TIM STEVENS: I was born in England but moved to South Africa with my parents in the mid-1970s when I was five years old. It was supposed to be a holiday of a few months, before my brother and I were old enough to start school, but for various reasons we ended up staying for almost twenty years. So although I regard myself as British, a big part of me is still South African.
At the age of twelve I decided I was going to be a doctor. I made my way through medical school in Johannesburg and spent my year as a junior intern at the largest hospital in the Southern Hemisphere in Soweto, the township outside Jo’burg. It was a formative experience, to say the least. This was at the beginning of the 1990s, and the apartheid system was on its way out, thankfully; but the country was in an unofficial state of civil war, with various factions including the ANC [African National Congress] and its rivals, the Inkatha Freedom Party and the Pan-Africanist Congress (or PAC), vying for political dominance. The violence I witnessed was extreme, and it’s affected my writing, in the sense that I tend to portray violence quite graphically in my novels, because it feels dishonest not to.

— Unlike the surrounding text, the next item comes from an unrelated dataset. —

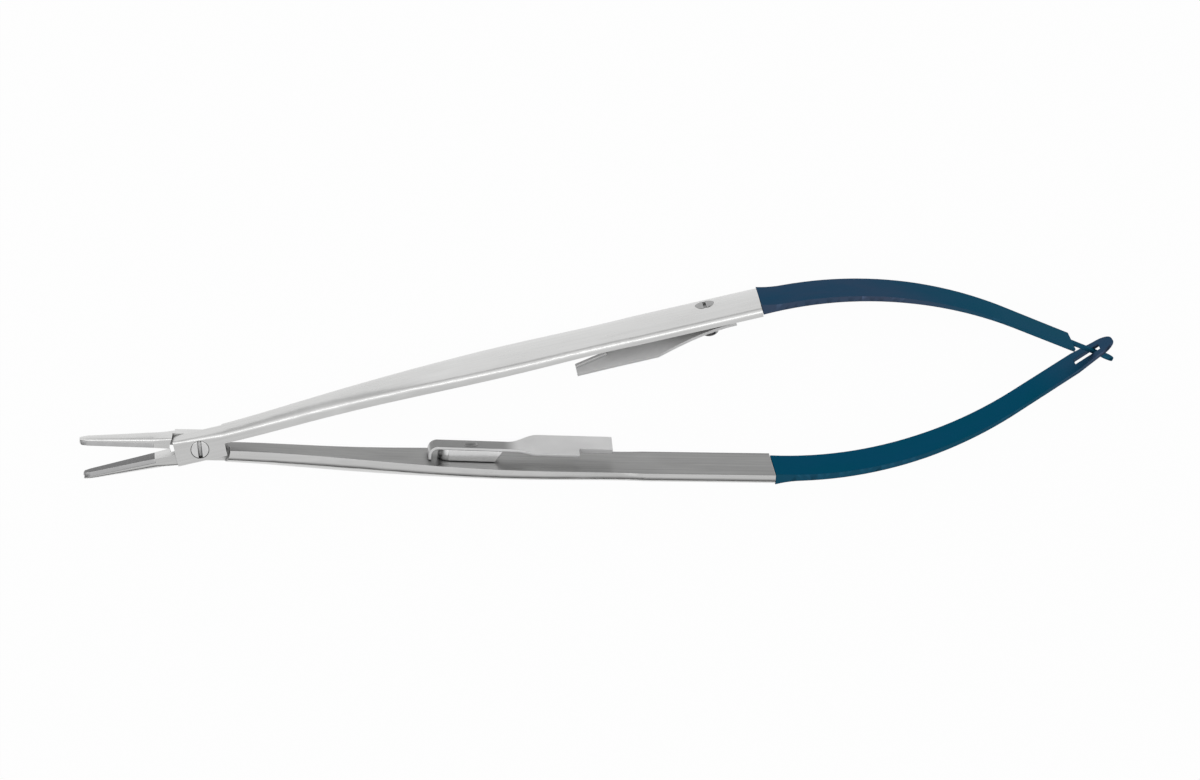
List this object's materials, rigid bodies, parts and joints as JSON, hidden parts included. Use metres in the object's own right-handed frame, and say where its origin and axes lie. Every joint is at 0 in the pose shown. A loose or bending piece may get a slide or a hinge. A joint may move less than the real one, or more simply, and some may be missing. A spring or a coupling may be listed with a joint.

After returning to Britain in the mid-90s, I took an interest in psychiatry and did my postgraduate training in this field. For the past thirteen years I’ve worked as a hospital consultant—that’s “attending physician” in the U.S.—in the specialty of old age psychiatry, working mainly with people suffering from Alzheimer’s disease and other dementias and neurodegenerative disorders.
The fiction writing, at least for publication, has been a recent development over the last three or four years. I still work full-time as a hospital doctor, fitting in the writing around work and family commitments.
THE VIGILANTE AUTHOR: All of this writing in just four years, while holding down a full-time position as a physician? You’re making me feel like a real slacker, you know. Anyway, what experiences or influences in your early life do you think drew you to writing action thrillers?